Der Inhalt: „Für mich ist das eine Geschichte von zwei Menschen, die nicht voneinander loskommen, aber auch nicht zusammen leben können.“ Lugerth fasst den Inhalt in einem Satz zusammen. Das werde von Bergman in etlichen Stationen erzählt: Eheschließung, Trennung, Rückkehr, Scheidung und doch wieder Einigkeit – irgendwie. „Wenn man selbst Erfahrungen mit längeren Beziehungen hat“, gibt der Regisseur zu, „merkt man plötzlich, wie sehr man selbst davon betroffen sein kann. Man wird sich plötzlich bewusst, wie Rituale nach einem greifen, wie sehr man Löcher mit Gewohnheiten füllt.“

Solche Gedanken und Gefühle könne und müsse man auf die Bühne bringen – mit aller Ernsthaftigkeit. Aber: „Wenn man diese Dinge ein wenig überdreht, werden sie komisch“, stellt Lugerth fest. „Aus der Distanz betrachtet, erscheinen die ’Szenen einer Ehe’ eben auch unterhaltsam.“

Finden im Spiel zueinander: Antje Otterson und Ivan Dentler in einer Probeszene. (Foto eis)

Finden im Spiel zueinander: Antje Otterson und Ivan Dentler in einer Probeszene. (Foto: eis)
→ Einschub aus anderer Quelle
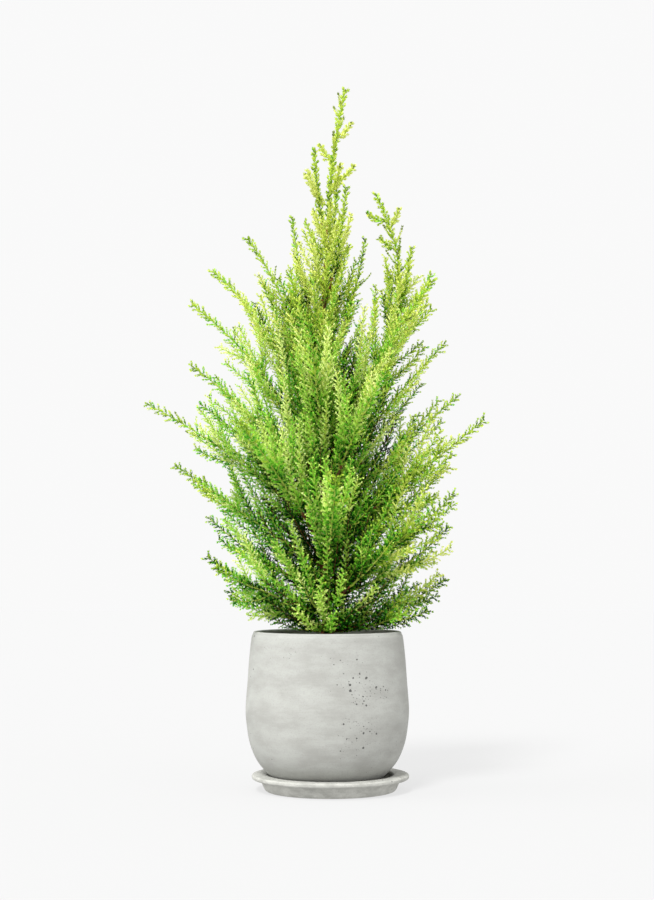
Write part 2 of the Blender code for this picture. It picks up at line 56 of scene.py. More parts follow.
# Pot, saucer and compost, as in the solids.
POT_X = -0.0038
POT_RIM_Z = 0.1925
POT_RIM_R = 0.0912
POT_BELLY_Z = 0.0985
POT_BELLY_R = 0.100
POT_FOOT_R = 0.050
POT_WALL = 0.0075
POT_FLOOR = 0.012
FLOOR_CORNER = 0.012
RIM_ROUND = 0.0025
RIM_LEAN = 0.0012  # how much thinner the wall is at the rim
SAUCER_FLOOR = 0.0085
POT_FOOT_Z = SAUCER_FLOOR + GAP
SAUCER_FOOT_R = 0.0796
SAUCER_WALL_R = 0.0864
SAUCER_HOLE_R = 0.0765
SAUCER_FLANGE_R = 0.0963
SAUCER_TOP_Z = 0.0197
SAUCER_CORNER = 0.004
FLANGE_THICK = 0.0058
EDGE_ROUND = 0.0015
SOIL_MOUND_Z = 0.182
SOIL_EDGE_Z = 0.178
SOIL_MOUND_R = 0.016
SOIL_SLOPE_R = 0.036

# The fine form of the turned pieces.
ROUND_SIDES = 256
INNER_STATIONS, RIM_STATIONS, OUTER_STATIONS = 60, 13, 130
RIM_FLATNESS = 0.8
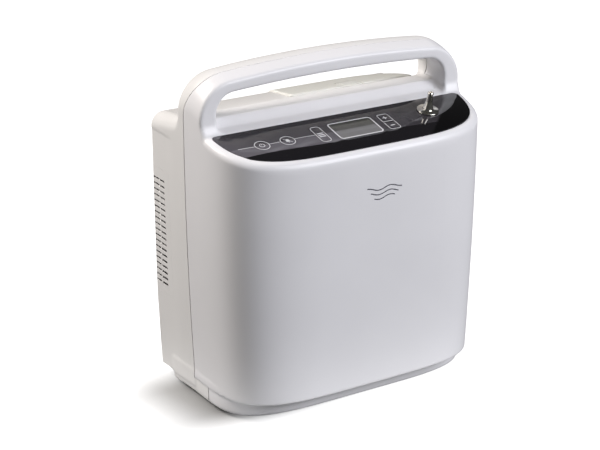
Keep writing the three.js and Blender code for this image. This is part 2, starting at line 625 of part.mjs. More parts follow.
addPiece('fixed_scroll', cut(
  join(
    cut(post(COMP.x, COMP.y, 71.8, 90, 38, 38, 22), post(COMP.x, COMP.y, 70, 83.2, 33.6, 33.6, 22)),
    wrap(COMP.x, COMP.y, Math.PI, 75.5, 83.4),
    post(COMP.x, COMP.y, 89.8, 95, 6, 6, 16), post(COMP.x - 24, COMP.y, 89.8, 95, 6, 6, 16)),
  post(COMP.x, COMP.y, 74, 98, 2, 2, 10), post(COMP.x - 28, COMP.y, 80, 98, 2.6, 2.6, 10)), ALUMINIUM);
[90, 210, 330].forEach((deg, i) => {
  const a = THREE.MathUtils.degToRad(deg);
  const x = COMP.x + 22 * Math.cos(a);
  const y = COMP.y + 22 * Math.sin(a);
  addPiece(`isolator_${i + 1}`, turned(x, y, [
    [0, 9.3], [6, 9.3], [4.4, 12.8], [6, 16.4], [0, 16.4],
  ], 14), RUBBER);
});

// ------------------------------------------------------------- gas path parts
BED.xs.forEach((x, i) => {
  addPiece(`sieve_bed_${'ab'[i]}`, turned(x, BED.y, [
    [0, BED.z0 - 9], [6, BED.z0 - 9], [6, BED.z0 - 2], [BED.r - 2.5, BED.z0 - 2],
    [BED.r, BED.z0 + 1], [BED.r, BED.z1 - 3], [BED.r - 2.5, BED.z1], [0, BED.z1],
  ], 20), ALUMINIUM);
});
addPiece('valve_manifold', cut(
  join(box(14, 116, -44, -12, BED.z1 + GAP, BED.z1 + 16), box(2, 15, -36, -20, BED.z1 + 2, BED.z1 + 12)),
  post(66, -28, BED.z1 - 1, BED.z1 + 20, 4, 4, 12)), ALUMINIUM);
[29, 51, 81, 103].forEach((x, i) => {
  addPiece(`solenoid_valve_${i + 1}`, join(
    post(x, BED.y, BED.z1 + 16.3, BED.z1 + 31, 7.6, 7.6, 18),
    box(x - 9, x + 9, BED.y - 9, BED.y + 9, BED.z1 + 16.3, BED.z1 + 18.6),
    post(x, BED.y, BED.z1 + 30.9, BED.z1 + 34, 3.4, 2.6, 12)), BLACK_ABS);
});
addPiece('product_tank', turned(66, 5, [
  [0, 14], [4, 14], [4, 19], [11, 20], [13.5, 23], [13.5, 140], [11, 144], [4, 145], [4, 150], [0, 150],
], 22), NATURAL);

// Finned-tube cooler drawn as a copper coil above the compressor.
const coilPath = [[COMP.x, COMP.y, 95.3], [COMP.x, COMP.y, 98], [COMP.x + 6, COMP.y - 2, 104]];
for (let i = 0; i <= 27; i++) {
  const a = (i / 9) * 2 * Math.PI - 0.6;
  coilPath.push([COMP.x + 23.5 * Math.cos(a), COMP.y + 23.5 * Math.sin(a), 108 + i * 1.25]);
}
coilPath.push([-30, -36, 150], [-18, -31, 168], [-9, -28, 178.4], [-3, -28, 179], [1.2, -28, 179]);
addPiece('cooling_coil', pipe(coilPath, 2.6, 72, 6), COPPER);
addPiece('product_hose', pipe([
  [66, 5, 150.3], [66, 4, 160], [66, 8, 184], [70, 6, 206], [76, -14, 216],
  [OUTLET_X, -33.6, 222.5],
], 2.4, 22, 8), NATURAL);
addPiece('exhaust_muffler', turned(4, -46, [
  [0, 12], [4, 12], [4, 17], [11, 18], [11, 60], [4, 62], [4, 67], [0, 67],
], 18), BLACK_ABS);
addPiece('intake_filter', join(
  post(-100, 4, 96, 126, 13, 13, 20), post(-100, 4, 125.9, 132, 4, 4, 12)), NATURAL);

// -------------------------------------------------------------- fan and boards
const fanHalf = FAN.size / 2;
const fanFrame = cut(
  box(FAN.x - fanHalf, FAN.x + fanHalf, FAN.y - FAN.depth / 2, FAN.y + FAN.depth / 2,
    FAN.z - fanHalf, FAN.z + fanHalf),
  drum(FAN.x, FAN.z, FAN.y - 20, FAN.y + 20, 36.5, 32));
const struts = join(
  box(FAN.x - 38, FAN.x + 38, FAN.y - 11, FAN.y - 8.6, FAN.z - 2, FAN.z + 2),
  box(FAN.x - 2, FAN.x + 2, FAN.y - 11, FAN.y - 8.6, FAN.z - 38, FAN.z + 38),
  drum(FAN.x, FAN.z, FAN.y - 11, FAN.y - 8.4, 15, 24),
  drum(FAN.x, FAN.z, FAN.y - 8.6, FAN.y + 2, 2.4, 12));
addPiece('fan_housing', join(fanFrame, struts), BLACK_ABS);
const blades = join(...Array.from({ length: 7 }, (_, i) => {
  const g = new THREE.BoxGeometry(24, 13, 1.4).rotateX(0.6).translate(22.5, 0, 0);
  return solidOf(g.rotateY((i / 7) * 2 * Math.PI).translate(FAN.x, FAN.y + 1.6, FAN.z));
}));
addPiece('fan_rotor', cut(
  join(drum(FAN.x, FAN.z, FAN.y - 7.6, FAN.y + 9.6, 14, 24), blades),
  drum(FAN.x, FAN.z, FAN.y - 9, FAN.y + 3.4, 2.8, 12)), BLACK_ABS);

const mainBoard = join(
  box(-106, 0, 18, 19.6, 126, 212),
  box(-98, -78, 8, 18.1, 186, 206), box(-60, -46, 12, 18.1, 188, 206),
  box(-36, -16, 14.5, 18.1, 170, 190), box(-30, -8, 10, 18.1, 194, 206),
  ...[-104, -70, -38, -4].map((x) => box(x - 1, x + 1, 19.5, 21.7, 208, 210)),
  post(-88, 12, 166, 180, 5, 5, 14).translate(0, 1.2, 0));
addPiece('main_board', mainBoard, BOARD);
addPiece('power_board', join(
  box(-106, -26, 32, 33.6, 16, 72), box(-98, -76, 33.5, 48, 22, 44),
  box(-50, -36, 33.5, 42, 24, 60), ...[0, 1, 2].map((i) => drum(-68, 24 + i * 16, 33.5, 46, 6, 14))),
BOARD);

export default unit;
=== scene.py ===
"""Portable oxygen concentrator: the looks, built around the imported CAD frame.

The two case shells are level sets of one signed-distance description of the case, cut along the
seam. Everything small is drawn as outlines, lathes and bevelled blocks. Lengths in this file are
millimetres in the CAD frame; piece() turns a finished mesh into metres.
"""

import math

import bmesh
import bpy
import numpy as np
import openvdb
from mathutils import Matrix, Vector


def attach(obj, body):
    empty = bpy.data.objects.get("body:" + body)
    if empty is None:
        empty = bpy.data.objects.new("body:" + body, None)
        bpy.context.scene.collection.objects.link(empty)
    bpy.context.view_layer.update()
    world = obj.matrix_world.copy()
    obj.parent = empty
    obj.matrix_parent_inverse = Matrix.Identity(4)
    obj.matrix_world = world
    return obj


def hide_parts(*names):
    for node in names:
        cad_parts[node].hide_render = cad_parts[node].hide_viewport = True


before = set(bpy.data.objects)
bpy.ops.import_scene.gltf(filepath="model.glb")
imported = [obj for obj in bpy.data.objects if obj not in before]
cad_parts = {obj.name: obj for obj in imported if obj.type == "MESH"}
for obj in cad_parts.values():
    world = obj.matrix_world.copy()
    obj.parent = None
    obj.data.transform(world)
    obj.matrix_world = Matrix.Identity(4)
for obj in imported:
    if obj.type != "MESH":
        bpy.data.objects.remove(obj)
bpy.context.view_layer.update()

MM = 0.001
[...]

Die Arbeit mit den Schauspielern: Beide Figuren, die Juristin Marianne und der Naturwissenschaftler Johann, kreisen in immer wiederkehrenden Dialogen, in Streitszenen und Versöhnungen, umeinander. Das verlangt von den Schauspielern Präzision, Präsenz und ein hohes Engagement. „Antje Otterson liegt sehr gut auf der Rolle drauf“, sagt der Regisseur und meint Alter, Erscheinungsbild, Körperlichkeit. „Für Ivan ist die Herausforderung größer, denn er ist jünger und muss sich manches erst erspielen.“ Aber das erhöhe den Reiz am Spielen, auch für ihn. „Für beide ist das Stück ein echtes Pfund. Und sie bringen beide dafür erstaunliche schauspielerische Fähigkeiten mit.“ Damit lasse sich wunderbar arbeiten. Müssen sie selbst die Höhen und Tiefen langer Beziehungen erlebt haben, um die Figuren glaubhaft darstellen zu können? „Müssen sie nicht“, sagt Lugerth entschieden und sieht darin eher eine Aufgabe des Regisseurs: „Ich muss versuchen, bei der gemeinsamen Arbeit über Beispiele, Anekdoten oder Gespräche solche Gefühle in ihnen zu wecken. Dann können sie so etwas selbst entwickeln.“ Im Moment gehe es darum, dass beide als Schauspieler auf der Bühne zusammenfinden, dass sie aufeinander reagieren, Verbindungen herstellen. „Gerade darin haben wir heute einen großen Schritt gemacht“, ist der Regisseur zufrieden. Im Moment. Denn die Arbeit ist noch lange nicht fertig.